A meio da subida há uma queda de água escondida no horizonte. É impossível resistir à tentação de atingir o cume especialmente quando as nuvens estão quase ao alcance das mãos. No topo, junto ao Bâlea Lac, o lago que baptiza o local, vislumbramos as nuvens estendidas como confortáveis mantas almofadadas. Novamente esboçam uma consistente fronteira entre dois mundos onde o melhor está mais alto, mais próximo do divino, mais frio com a pouca neve que se vê.
O local apenas foi abandonado quando a noite anunciou que não tardaria. Mergulhou-se no interior da montanha rumo a Pitesti e as nuvens passaram novamente para cima das nossas cabeças. A noite nos Cárpatos é escura, muito escura, só a Lua brilha atrás das montanhas. Reinam sombras compactas e indistinguíveis na noite. São sombras silenciosas sem luz, são sombras negras como se o Sol nunca ali tivesse chegado.
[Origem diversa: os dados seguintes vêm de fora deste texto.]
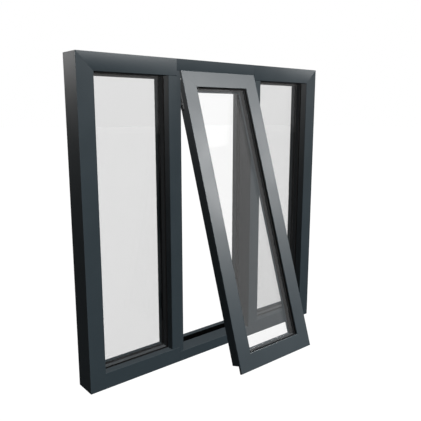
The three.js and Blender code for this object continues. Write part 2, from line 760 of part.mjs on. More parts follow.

No regresso a Bucareste optou-se por caminhar na cidade. Percorreu-se a Calea Victoriei, a Piata Revolutiei, com o Memorialul Renasterii às cerca de 1500 vidas perdidas na Revolução de 1989, a Piata Universitatii, a B-dul Unirii, o Parcul Cismigiu, a Sos. Kiseleff, o Parcul Herãstrãu e o caótico bairro de Lipscani destruído pelas obras de recuperação e de pesquisa arqueológica. Procurou-se ainda o Ateneul Roman, o Arcul de Triumf, a Casa Presei Libere e o Muzeul National Al Satului “Dimitrie Gusti” dedicado às casas típicas de toda a Roménia.
As clássicas recordações ficaram desta vez por comprar. A bagagem pouco pesou no porão do avião porém o enriquecimento pessoal, proporcionado pelo contacto com mais uma dimensão deste misterioso Mundo, não será esquecido. Nunca se apreenderá tudo, importa somente conhecer um pouco mais… Lisboa é tão afortunada como as pessoas que a povoam e lhe dão vida durante todas as horas do dia.